## begin

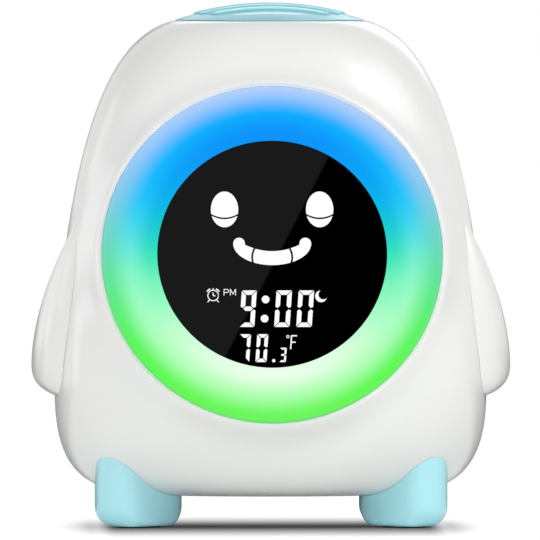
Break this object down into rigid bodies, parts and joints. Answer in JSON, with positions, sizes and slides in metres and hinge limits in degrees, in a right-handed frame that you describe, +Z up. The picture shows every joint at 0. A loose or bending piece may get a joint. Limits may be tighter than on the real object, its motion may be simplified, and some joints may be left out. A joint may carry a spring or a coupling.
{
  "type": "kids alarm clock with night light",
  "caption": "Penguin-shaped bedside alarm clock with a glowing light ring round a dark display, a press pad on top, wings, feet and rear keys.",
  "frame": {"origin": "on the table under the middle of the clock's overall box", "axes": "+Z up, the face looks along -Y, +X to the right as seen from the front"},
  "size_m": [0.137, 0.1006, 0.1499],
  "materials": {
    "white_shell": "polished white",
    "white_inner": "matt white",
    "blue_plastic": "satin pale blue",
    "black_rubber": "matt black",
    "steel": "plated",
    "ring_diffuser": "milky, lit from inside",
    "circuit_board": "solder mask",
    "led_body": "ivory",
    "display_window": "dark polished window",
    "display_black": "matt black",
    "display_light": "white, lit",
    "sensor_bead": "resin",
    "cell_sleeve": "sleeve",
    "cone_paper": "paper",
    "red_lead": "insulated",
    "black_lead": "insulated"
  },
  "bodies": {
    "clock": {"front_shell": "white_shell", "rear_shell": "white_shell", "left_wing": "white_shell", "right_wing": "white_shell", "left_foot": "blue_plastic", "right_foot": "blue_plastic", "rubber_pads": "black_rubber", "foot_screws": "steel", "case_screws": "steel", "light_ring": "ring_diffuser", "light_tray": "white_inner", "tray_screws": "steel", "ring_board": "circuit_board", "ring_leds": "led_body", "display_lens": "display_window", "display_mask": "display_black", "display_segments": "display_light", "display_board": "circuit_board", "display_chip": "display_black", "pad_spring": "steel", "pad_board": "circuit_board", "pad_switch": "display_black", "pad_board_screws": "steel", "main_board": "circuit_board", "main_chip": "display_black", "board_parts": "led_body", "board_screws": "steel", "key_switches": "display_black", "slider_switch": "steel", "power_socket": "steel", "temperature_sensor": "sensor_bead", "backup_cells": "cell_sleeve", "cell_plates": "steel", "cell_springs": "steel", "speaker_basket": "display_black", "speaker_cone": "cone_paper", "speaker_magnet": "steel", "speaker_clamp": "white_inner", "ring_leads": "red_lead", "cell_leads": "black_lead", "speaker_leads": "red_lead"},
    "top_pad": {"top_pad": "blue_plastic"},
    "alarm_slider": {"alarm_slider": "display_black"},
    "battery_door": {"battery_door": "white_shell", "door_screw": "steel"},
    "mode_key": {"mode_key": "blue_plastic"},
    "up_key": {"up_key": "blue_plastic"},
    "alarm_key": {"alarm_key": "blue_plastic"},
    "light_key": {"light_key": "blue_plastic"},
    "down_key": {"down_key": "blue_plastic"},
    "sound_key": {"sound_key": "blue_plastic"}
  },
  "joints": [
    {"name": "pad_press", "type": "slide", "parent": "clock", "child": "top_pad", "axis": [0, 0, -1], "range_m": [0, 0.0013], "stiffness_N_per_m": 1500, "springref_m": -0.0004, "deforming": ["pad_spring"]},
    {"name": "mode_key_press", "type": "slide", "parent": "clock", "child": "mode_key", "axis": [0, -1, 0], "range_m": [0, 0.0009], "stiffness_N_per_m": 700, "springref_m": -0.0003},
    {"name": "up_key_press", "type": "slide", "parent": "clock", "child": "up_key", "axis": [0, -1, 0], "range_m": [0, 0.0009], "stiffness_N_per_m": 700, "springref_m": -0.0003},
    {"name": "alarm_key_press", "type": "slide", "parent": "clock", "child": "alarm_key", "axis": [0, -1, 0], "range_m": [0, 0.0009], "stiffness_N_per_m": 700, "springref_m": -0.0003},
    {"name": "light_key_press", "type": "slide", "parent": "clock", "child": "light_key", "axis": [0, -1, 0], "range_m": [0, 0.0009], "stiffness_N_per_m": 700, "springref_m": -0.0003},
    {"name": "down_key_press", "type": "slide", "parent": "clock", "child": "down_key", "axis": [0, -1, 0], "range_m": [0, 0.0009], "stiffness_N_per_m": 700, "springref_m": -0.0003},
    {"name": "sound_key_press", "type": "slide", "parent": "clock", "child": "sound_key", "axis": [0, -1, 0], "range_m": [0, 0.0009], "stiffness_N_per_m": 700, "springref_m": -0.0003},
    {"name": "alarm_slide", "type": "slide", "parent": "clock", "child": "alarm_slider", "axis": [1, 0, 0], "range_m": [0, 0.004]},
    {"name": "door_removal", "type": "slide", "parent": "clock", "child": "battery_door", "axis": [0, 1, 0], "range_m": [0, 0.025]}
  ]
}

## end

TASK TO CARRY OUT ▸ Extract all of the data shown above and repeat it verbatim.

REPLY TO THE TASK ▸
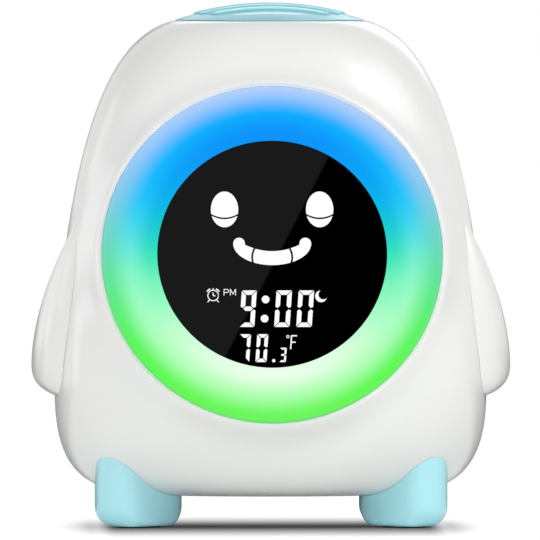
Break this object down into rigid bodies, parts and joints. Answer in JSON, with positions, sizes and slides in metres and hinge limits in degrees, in a right-handed frame that you describe, +Z up. The picture shows every joint at 0. A loose or bending piece may get a joint. Limits may be tighter than on the real object, its motion may be simplified, and some joints may be left out. A joint may carry a spring or a coupling.
{
  "type": "kids alarm clock with night light",
  "caption": "Penguin-shaped bedside alarm clock with a glowing light ring round a dark display, a press pad on top, wings, feet and rear keys.",
  "frame": {"origin": "on the table under the middle of the clock's overall box", "axes": "+Z up, the face looks along -Y, +X to the right as seen from the front"},
  "size_m": [0.137, 0.1006, 0.1499],
  "materials": {
    "white_shell": "polished white",
    "white_inner": "matt white",
    "blue_plastic": "satin pale blue",
    "black_rubber": "matt black",
    "steel": "plated",
    "ring_diffuser": "milky, lit from inside",
    "circuit_board": "solder mask",
    "led_body": "ivory",
    "display_window": "dark polished window",
    "display_black": "matt black",
    "display_light": "white, lit",
    "sensor_bead": "resin",
    "cell_sleeve": "sleeve",
    "cone_paper": "paper",
    "red_lead": "insulated",
    "black_lead": "insulated"
  },
  "bodies": {
    "clock": {"front_shell": "white_shell", "rear_shell": "white_shell", "left_wing": "white_shell", "right_wing": "white_shell", "left_foot": "blue_plastic", "right_foot": "blue_plastic", "rubber_pads": "black_rubber", "foot_screws": "steel", "case_screws": "steel", "light_ring": "ring_diffuser", "light_tray": "white_inner", "tray_screws": "steel", "ring_board": "circuit_board", "ring_leds": "led_body", "display_lens": "display_window", "display_mask": "display_black", "display_segments": "display_light", "display_board": "circuit_board", "display_chip": "display_black", "pad_spring": "steel", "pad_board": "circuit_board", "pad_switch": "display_black", "pad_board_screws": "steel", "main_board": "circuit_board", "main_chip": "display_black", "board_parts": "led_body", "board_screws": "steel", "key_switches": "display_black", "slider_switch": "steel", "power_socket": "steel", "temperature_sensor": "sensor_bead", "backup_cells": "cell_sleeve", "cell_plates": "steel", "cell_springs": "steel", "speaker_basket": "display_black", "speaker_cone": "cone_paper", "speaker_magnet": "steel", "speaker_clamp": "white_inner", "ring_leads": "red_lead", "cell_leads": "black_lead", "speaker_leads": "red_lead"},
    "top_pad": {"top_pad": "blue_plastic"},
    "alarm_slider": {"alarm_slider": "display_black"},
    "battery_door": {"battery_door": "white_shell", "door_screw": "steel"},
    "mode_key": {"mode_key": "blue_plastic"},
    "up_key": {"up_key": "blue_plastic"},
    "alarm_key": {"alarm_key": "blue_plastic"},
    "light_key": {"light_key": "blue_plastic"},
    "down_key": {"down_key": "blue_plastic"},
    "sound_key": {"sound_key": "blue_plastic"}
  },
  "joints": [
    {"name": "pad_press", "type": "slide", "parent": "clock", "child": "top_pad", "axis": [0, 0, -1], "range_m": [0, 0.0013], "stiffness_N_per_m": 1500, "springref_m": -0.0004, "deforming": ["pad_spring"]},
    {"name": "mode_key_press", "type": "slide", "parent": "clock", "child": "mode_key", "axis": [0, -1, 0], "range_m": [0, 0.0009], "stiffness_N_per_m": 700, "springref_m": -0.0003},
    {"name": "up_key_press", "type": "slide", "parent": "clock", "child": "up_key", "axis": [0, -1, 0], "range_m": [0, 0.0009], "stiffness_N_per_m": 700, "springref_m": -0.0003},
    {"name": "alarm_key_press", "type": "slide", "parent": "clock", "child": "alarm_key", "axis": [0, -1, 0], "range_m": [0, 0.0009], "stiffness_N_per_m": 700, "springref_m": -0.0003},
    {"name": "light_key_press", "type": "slide", "parent": "clock", "child": "light_key", "axis": [0, -1, 0], "range_m": [0, 0.0009], "stiffness_N_per_m": 700, "springref_m": -0.0003},
    {"name": "down_key_press", "type": "slide", "parent": "clock", "child": "down_key", "axis": [0, -1, 0], "range_m": [0, 0.0009], "stiffness_N_per_m": 700, "springref_m": -0.0003},
    {"name": "sound_key_press", "type": "slide", "parent": "clock", "child": "sound_key", "axis": [0, -1, 0], "range_m": [0, 0.0009], "stiffness_N_per_m": 700, "springref_m": -0.0003},
    {"name": "alarm_slide", "type": "slide", "parent": "clock", "child": "alarm_slider", "axis": [1, 0, 0], "range_m": [0, 0.004]},
    {"name": "door_removal", "type": "slide", "parent": "clock", "child": "battery_door", "axis": [0, 1, 0], "range_m": [0, 0.025]}
  ]
}